"Niestety dopadła nas plaga kontuzji, a na domiar złego drużynę opuściło wielu kluczowych graczy. Organizacyjnie jesteśmy gotowi kontynuować sezon, jednak mimo wielu prób nie byliśmy w stanie awaryjnie z rekrutować wystarczającej liczby graczy, dzięki którym moglibyśmy dograć pozostałe sześć spotkań sezonu zasadniczego," - komentuje sytuację Przemysław Kazaniecki, generalny menedżer Zachodniopomorskiej Husarii.

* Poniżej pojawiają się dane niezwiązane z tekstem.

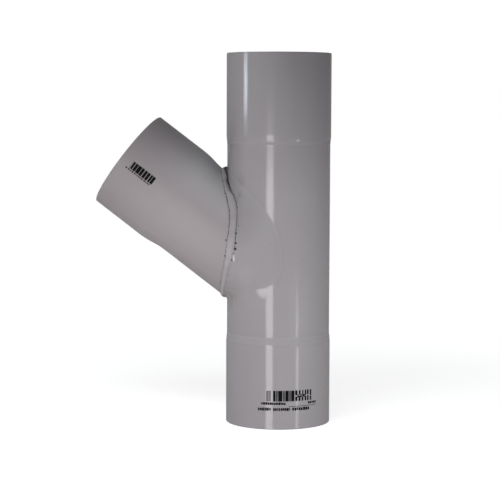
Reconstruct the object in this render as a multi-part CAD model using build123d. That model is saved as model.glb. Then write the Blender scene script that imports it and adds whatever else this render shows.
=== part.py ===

"To bardzo smutny i bolesny dzień dla futbolu amerykańskiego w Polsce. Jeszcze nigdy w historii ligi nie doszło nawet do walkowera, a teraz mamy do czynienia z sytuacją, w której jedna z drużyn nie jest w stanie kontynuować gry," - mówi prezes PLFA Jędrzej Stęszewski. "Na szczęście z klubów napływają też dobre wiadomości. W ostatnich tygodniach Warsaw Eagles rozpoczęli działalność jako spółka a większościowe udziały objęli inwestorzy ze stolicy. Inwestycją w aktualnych mistrzów PLFA AZS Silesia Miners zainteresowana jest grupa przedsiębiorców z województwa śląskiego. Takie sygnały to zapowiedź tego, że kluby i rozgrywki będą miały coraz bardziej profesjonalny charakter," – dodaje Stęszewski.

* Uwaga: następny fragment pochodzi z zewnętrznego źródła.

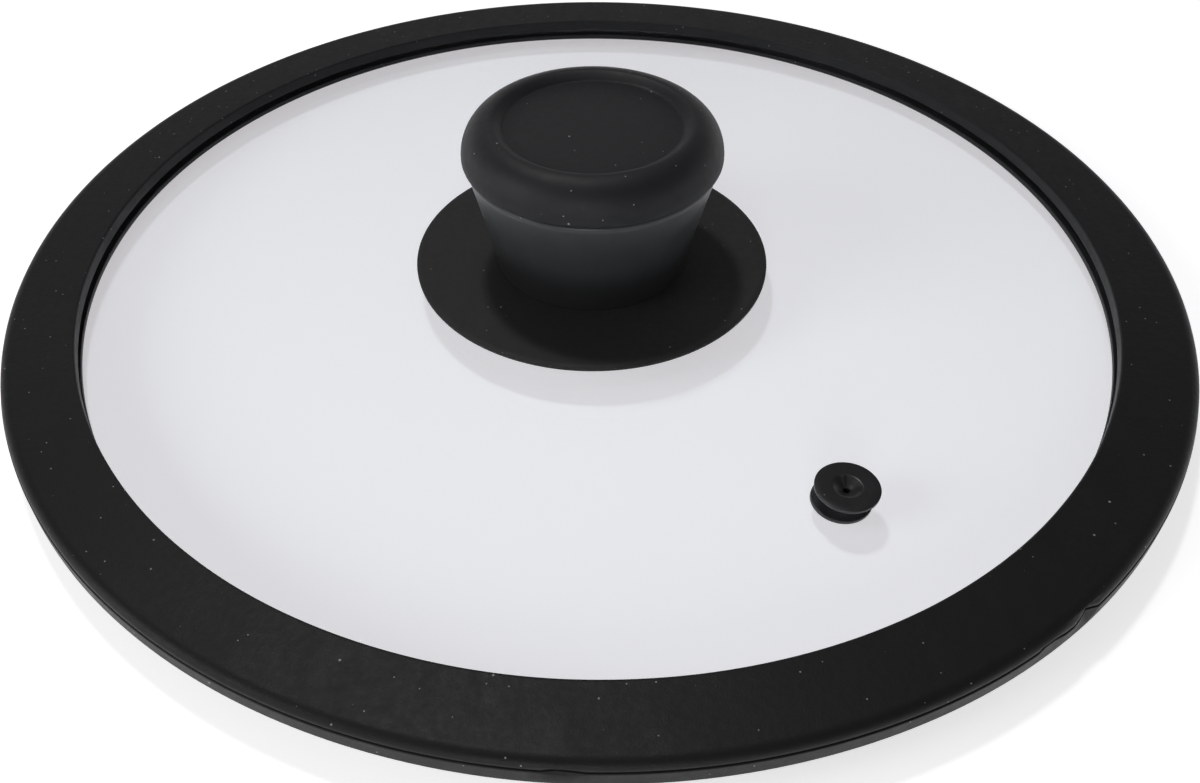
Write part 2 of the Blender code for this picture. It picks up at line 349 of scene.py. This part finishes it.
def makeRim(material):
    top = rimHigh.z
    lipRadius = rimHigh.x
    topRadius = lipRadius - rim["proud"]
    inner = lipRadius - rim["flangeWidth"]
    creaseHeight = top - rim["crease"]
    lipBottom = top - rim["lip"]
    foot = glassHigh.x + rim["footGap"]
    footInner = foot - rim["footWidth"]
    groove = glassHigh.x + touch
    rollDepth = rim["crease"] - 0.25 * mm
    profile = [(inner, top, 0.45 * mm)]
    rollCenter = (topRadius - rim["rollWidth"], top - rollDepth)
    profile += arc(rollCenter, (rim["rollWidth"], rollDepth), 90, 0, 12)
    profile += [(topRadius - 0.1 * mm, creaseHeight + 0.12 * mm)]
    profile += [(topRadius - 0.4 * mm, creaseHeight, 0.06 * mm)]
    profile += [(lipRadius, creaseHeight - 0.16 * mm, 0.16 * mm), (lipRadius, lipBottom, 0.4 * mm)]
    profile += [(foot, lipBottom, 0.3 * mm), (foot, 0, 0.6 * mm), (footInner, 0, 0.6 * mm)]
    lowFlange = glassLow.z - 0.3 * mm - rim["underFlange"]
    grooveLow = glassLow.z - touch
    grooveHigh = glassHigh.z + touch
    profile += [(footInner, lowFlange, 0.3 * mm), (inner, lowFlange, 0.3 * mm)]
    profile += [(inner, grooveLow, 0.15 * mm), (groove, grooveLow)]
    profile += [(groove, grooveHigh), (inner, grooveHigh, 0.15 * mm)]
    form = turned(profile, rim["steps"])
    for vert in form.verts:  # the soft edge isn't quite round
        if vert.co.z > lipBottom - 0.1 * mm:
            angle = atan2(vert.co.y, vert.co.x)
            out = Vector((vert.co.x, vert.co.y, 0)).normalized()
            lift = noise.noise(Vector((cos(angle) * 2.2, sin(angle) * 2.2, 4.0)))
            lift += 0.5 * noise.noise(Vector((cos(angle) * 7, sin(angle) * 7, 9.0)))
            vert.co += out * lift * rim["waver"]
    for nickAngle, reach, spread in rim["nicks"]:  # flash and a cut left at the parting line
        for vert in form.verts:
            away = abs(atan2(vert.co.y, vert.co.x) - radians(nickAngle))
            outer = hypot(vert.co.x, vert.co.y) > topRadius - mm
            if away < radians(0.9) and abs(vert.co.z - creaseHeight) < spread and outer:
                vert.co.xy = vert.co.xy * (1 + reach * (1 - away / radians(1.2)) / topRadius)
    asPiece("rimSilicone", form, material, "lid", ["silicone_rim"])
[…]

W związku z tym, iż o układzie tabeli ligowej decydują m.in. małe punkty, a także dlatego, że Husaria rozegrała tylko dwa z ośmiu zaplanowanych meczów w sezonie zasadniczym, wyniki rozegranych spotkań (Husaria-Devils Wrocław 0:48, Pomorze Seahawks-Husaria 43:0) zostały anulowane. W rozgrywkach PLFA I w sezonie 2010 rywalizuje więc ostatecznie osiem drużyn.